If ever there is a time, this is it — get to farm fresh ears of corn at your local farm stand or market this week. Buy extra to grill or roast; as leftovers they are an ideal addition to so many dishes. Cut leftover corn off the cob and use in salads, salsas, soups, taco, beignets, etc. Sufferin’ succotash - add grilled corn to lima beans and tomatoes. The charred kernels adds robust nutty flavor and a nice texture addition too. Fresh is where it's at.
I am sure you have heard a version of this tale.
"My grandmother learned from a farmer how to cook the best corn, start the water boiling, run to the corn field, pick the corn, run back to the pot, cook the corn, and eat immediately."

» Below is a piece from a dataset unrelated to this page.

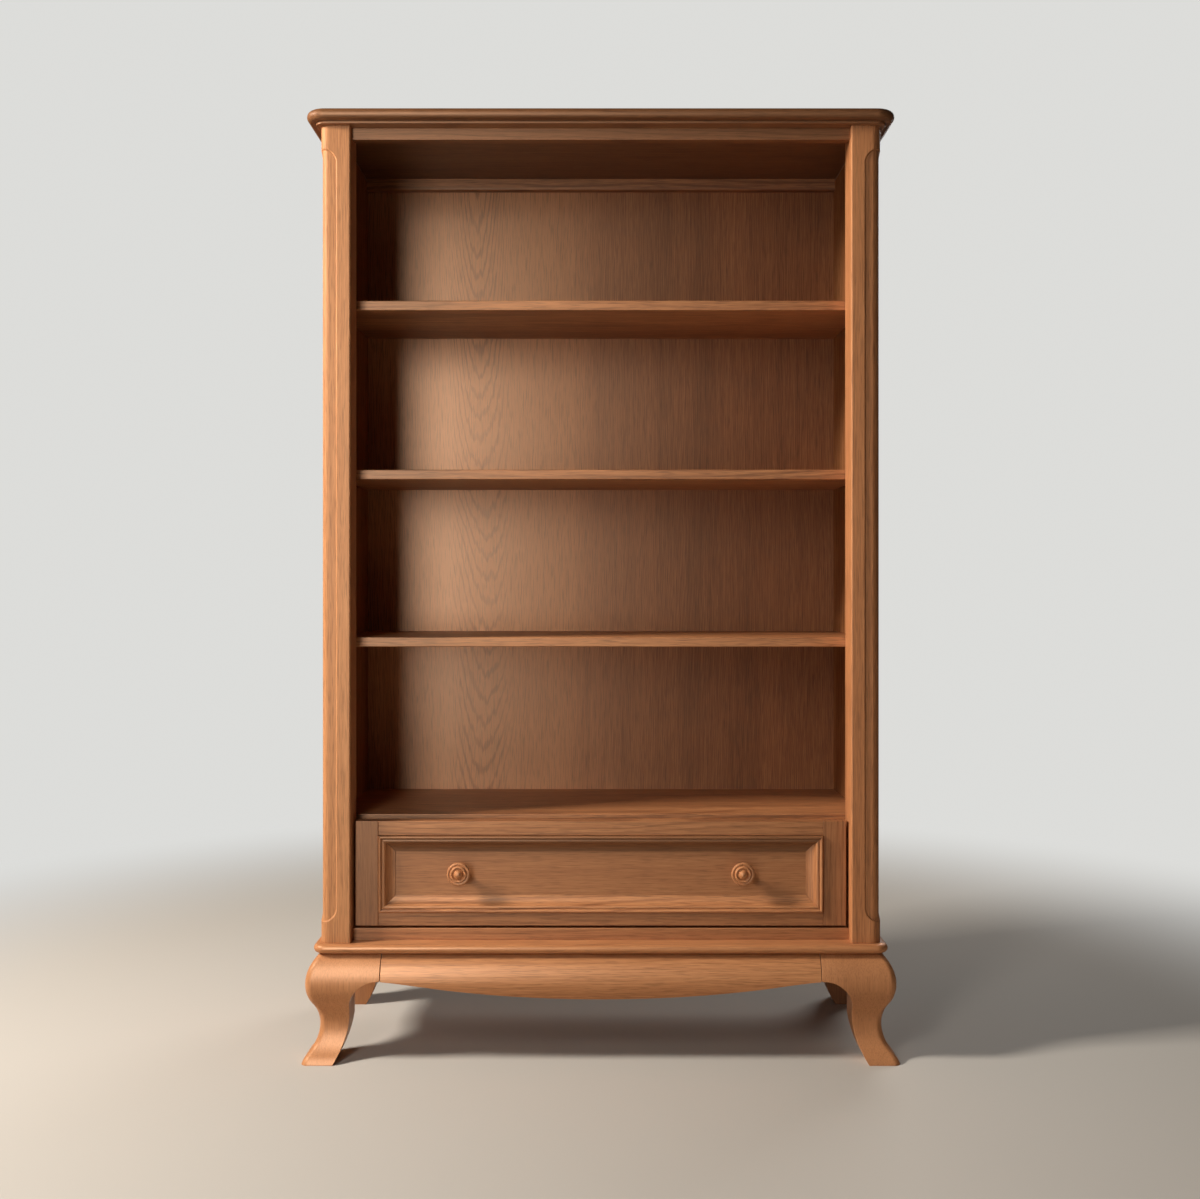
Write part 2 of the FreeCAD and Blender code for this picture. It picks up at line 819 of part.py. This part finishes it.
def build_case():
    save("top_board", top_board())
    bead_front, bead_right = crown_beads()
    save("crown_bead_front", bead_front)
    save_pair("crown_bead", bead_right)
    save("top_rail", top_rail())
    save_pair("front_post", front_post())
    save_pair("rear_post", rear_post())
    save_pair("side_panel", side_panel())
    save("back_panel", back_panel())
    save("back_cleat", back_cleat())
    for name, top in shelf_tops.items():
        save("shelf_" + name, shelf(top))
    save("deck_board", shelf(deck_top))
    save("drawer_rail", drawer_rail())
    save("rear_web_rail", rear_web_rail())
    save_pair("drawer_runner", drawer_runner())
    save_pair("drawer_guide", drawer_guide())
    save("drawer_stops", drawer_stops())


def build_drawer():
    save_pair("drawer_front_stile", front_stile())
    low_groove = (opening_bottom - panel_groove, opening_bottom + overrun)
    high_groove = (opening_top - overrun, opening_top + panel_groove)
    save("drawer_front_rail_bottom", front_rail(drawer_bottom, opening_bottom, low_groove))
    save("drawer_front_rail_top", front_rail(opening_top, drawer_top, high_groove))
    save("drawer_front_panel", front_panel())
    for name, strip in front_mouldings().items():
        save(name, strip)
    save("drawer_inner_front", drawer_inner_front())
    save_pair("drawer_side", drawer_side())
    save("drawer_back", drawer_back())
    save("drawer_bottom", drawer_bottom_panel())
    save("drawer_knobs", drawer_knobs())
    save("knob_screws", knob_screws())


def build_base():
    moulding_front, moulding_right = plinth_strips()
    save("plinth_moulding_front", moulding_front)
    save_pair("plinth_moulding", moulding_right)
    save("plinth_rear_strip", plinth_rear())
    save_pair("front_leg", front_leg())
    save_pair("rear_leg", rear_leg())
    save("apron_front", front_apron())
    save_pair("apron_side", side_apron())
    save("rear_base_rail", rear_base_rail())
    save("glue_blocks", glue_blocks())


os.makedirs("parts", exist_ok=True)
build_case()
build_drawer()
build_base()
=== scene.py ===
import math
import bpy
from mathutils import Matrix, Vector


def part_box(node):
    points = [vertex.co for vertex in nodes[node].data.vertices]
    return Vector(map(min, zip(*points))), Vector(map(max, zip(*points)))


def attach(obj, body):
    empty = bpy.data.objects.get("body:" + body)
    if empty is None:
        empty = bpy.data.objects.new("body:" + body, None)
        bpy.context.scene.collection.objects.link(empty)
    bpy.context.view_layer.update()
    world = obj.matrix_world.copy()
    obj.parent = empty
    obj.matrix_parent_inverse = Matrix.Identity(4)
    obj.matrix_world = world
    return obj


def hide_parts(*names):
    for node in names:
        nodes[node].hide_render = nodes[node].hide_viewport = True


# A satin oak bookcase in a plain pale studio. Metres; +Z is up and the front faces -Y.

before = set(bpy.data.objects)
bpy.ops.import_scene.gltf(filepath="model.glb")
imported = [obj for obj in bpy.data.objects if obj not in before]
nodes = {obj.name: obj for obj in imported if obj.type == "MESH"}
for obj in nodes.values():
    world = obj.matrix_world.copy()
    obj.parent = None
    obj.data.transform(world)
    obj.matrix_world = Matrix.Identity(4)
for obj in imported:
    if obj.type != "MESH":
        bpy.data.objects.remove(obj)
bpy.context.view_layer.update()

# The photograph's view: its frame, its focal length in pixels, and where the camera stands
frame_width = 1200
focal_pixels = 1321
horizon_rise_pixels = 20
centre_offset_pixels = 0.8
sensor_width = 36.0
camera_place = (0.0, -2.683, 0.912)

# Studio
floor_radius = 3.0
cove_radius = 1.2
cove_height = 7.0
floor_colour = (0.50, 0.45, 0.39, 1.0)
backdrop_colour = (0.72, 0.72, 0.70, 1.0)
fade_start = 1.2
fade_end = 2.5
paint_roughness = 0.8
sky_colour = (1.0, 0.98, 0.95, 1.0)
sky_strength = 0.03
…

A good tip is to stress freshness. But, how good is this advice if you don’t know how to select sweet and juicy tasting ears?
Here's The 411: When picking: The kernels should be smooth, plump and the juice inside the kernel should appear milky. The kernels should not be too mature, soggy and doughy. The corn is good when there is a slight browning of the silks, it is cool to the touch, fullness of the tip kernels and firmness of the unhusked ears.
I’m still trying to figure out why people husk their corn at the market and leave husks all over the place. I may just have to ask why next time. It’s actually helps the corn retain it’s freshness by leaving the husk on until right before cooking. Ears of corn should also be chilled as soon as possible after picking to slow down the sugar in the corn, as it turns to starch. Think of corn like fresh whole fish, the ears should be firm, moist and kept chilled. I suggest taking a cooler with you to the market for the ride home.
- Begin by pulling the husks of the corn back, but do not remove them. Remove and discard the silk and then soak the whole cobs in a pot of cold water for 15 minutes.
- Preheat the grill to a medium temperature.
- Remove the corn from the water and brush the kernels with olive oil. Before you re-wrap the corn in the husks, add a little caramelized garlic, chopped onion, nutmeg and black pepper.
- For an flavorful twist, try using herbs & spices such as cilantro, garlic, chipotle chili and fresh lime juice.
- Then reposition the husks over the kernels and tie each ear with a piece of loose husk or twine.
- Place the prepared ears of corn on a medium heat, turning every 2 minutes.
- After a couple of turns, place the corn husk on an indirect heat or on the top shelf of your grill and close the cover.
- Allow the corn to slowly roast for another 10 minutes.
- You will know it is done when you press a kernel and it shoots out it’s sweet liquid.